The argument before the SCA was that the matter fell within the provision of s186(2)(c) of the LRA, which provides that a failure or refusal by an employer to reinstate or re-employ a former employee in terms of any agreement, constitutes an unfair labour practice and as such, falls within the exclusive jurisdiction of the Labour Court.

The SCA rejected this argument and the employer’s submission on the basis that the remedy sought by the employee was specific performance of a contractual term and was not based on any provisions of the LRA.

The SCA further explained that the provisions of the LRA did not arise in this case as the remedy sought by the employee was not ‘re-instatement’ to a position previously held with the employer; nor did the employee seek renewal of the expired agreement. What the employee sought was specific performance of the agreement.

The Constitutional Court in the case of Gcaba v Minister for Safety and Security 2010 (1) SA 238 (CC) clarified the issue concerning the overlap in jurisdiction of the Labour Court and the High Court in respect of employment matters by explaining that the Labour Court has exclusive jurisdiction in terms of s157(1) of the LRA over those matters which the LRA prescribes should be determined by it. That Constitutional Court, however, endorsed the concurrency of jurisdiction between the two courts in terms of s157(2) of the LRA which provides that ‘the Labour Court has concurrent jurisdiction with the High Court in respect of any alleged or threatened violation of any fundamental right entrenched in Chapter 2 of the Constitution of Republic of South Africa, 1996, and arising from, inter alia, employment and from labour relations.’
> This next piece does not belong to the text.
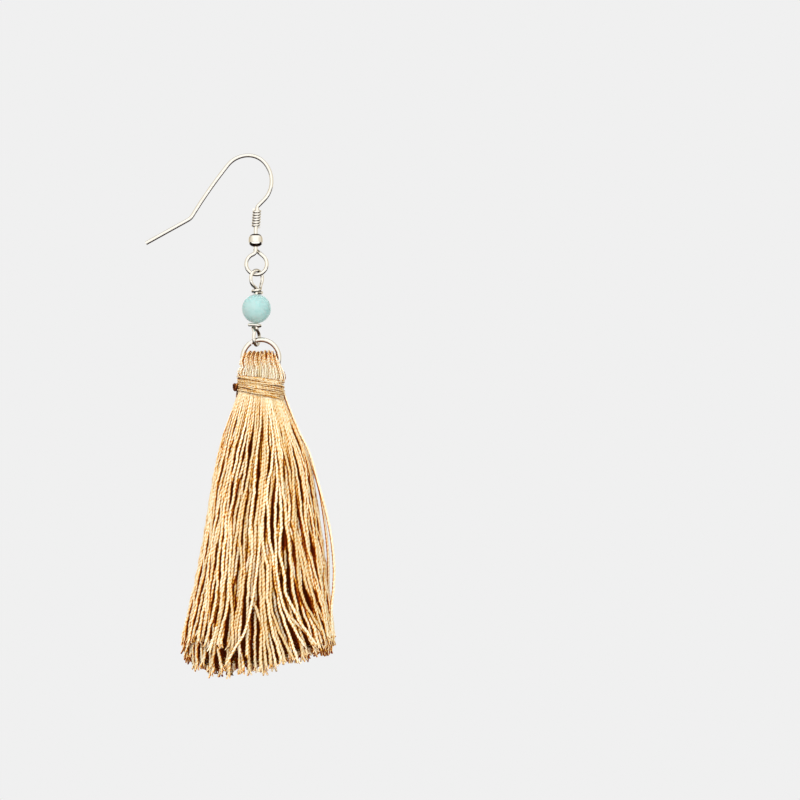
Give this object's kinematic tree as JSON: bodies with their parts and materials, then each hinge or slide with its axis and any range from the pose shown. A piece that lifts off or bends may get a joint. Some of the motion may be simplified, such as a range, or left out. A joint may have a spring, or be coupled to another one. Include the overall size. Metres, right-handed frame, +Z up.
{
  "type": "tassel earring",
  "caption": "Drop earring: fish hook ear wire with coil and ball, a round bead on a wrapped wire link, and a thread tassel that hangs from a split ring and is bound at the neck.",
  "frame": {"origin": "underside of the ear wire at the top of its arch, where it rests in the ear", "axes": "+Z up as the earring hangs; +X to the right in the plane of the ear wire and of the ring; +Y to the back, through the thickness"},
  "size_m": [0.039, 0.0198, 0.1085],
  "materials": {
    "wire": "bright silver plate",
    "coil_wire": "bright silver plate",
    "ball_metal": "polished silver plate",
    "link_wire": "bright silver plate",
    "bead_stone": "opaque polished pale turquoise",
    "ring_metal": "bright silver plate",
    "thread": "twisted matte yarn, straw beige",
    "binding_thread": "fine twisted thread, tan"
  },
  "bodies": {
    "hook": {"ear_hook": "wire", "hook_coil": "coil_wire", "hook_ball": "ball_metal"},
    "bead_drop": {"bead_link": "link_wire", "bead": "bead_stone"},
    "tassel_drop": {"tassel_ring": "ring_metal", "tassel": "thread", "neck_binding": "binding_thread"}
  },
  "joints": [
    {"name": "drop_swing", "type": "hinge", "parent": "hook", "child": "bead_drop", "pos_m": [0.00169, 0, -0.02424], "axis": [1, 0, 0], "range_deg": [-50, 50]},
    {"name": "tassel_swing", "type": "hinge", "parent": "bead_drop", "child": "tassel_drop", "pos_m": [0.00169, 0, -0.03887], "axis": [0, 1, 0], "range_deg": [-50, 50]}
  ]
}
Accordingly, it is important to bear in mind that s157(2) of the LRA should not be misunderstood to mean that the High Court has jurisdiction to determine issues which, in terms of s157(1) of the LRA, fall exclusively under the jurisdiction of the Labour Court. Furthermore, the fact that the relief sought relates to an employment issue does not necessarily mean that it will always be rooted in the provisions of the LRA for the exclusive determination by the Labour Court.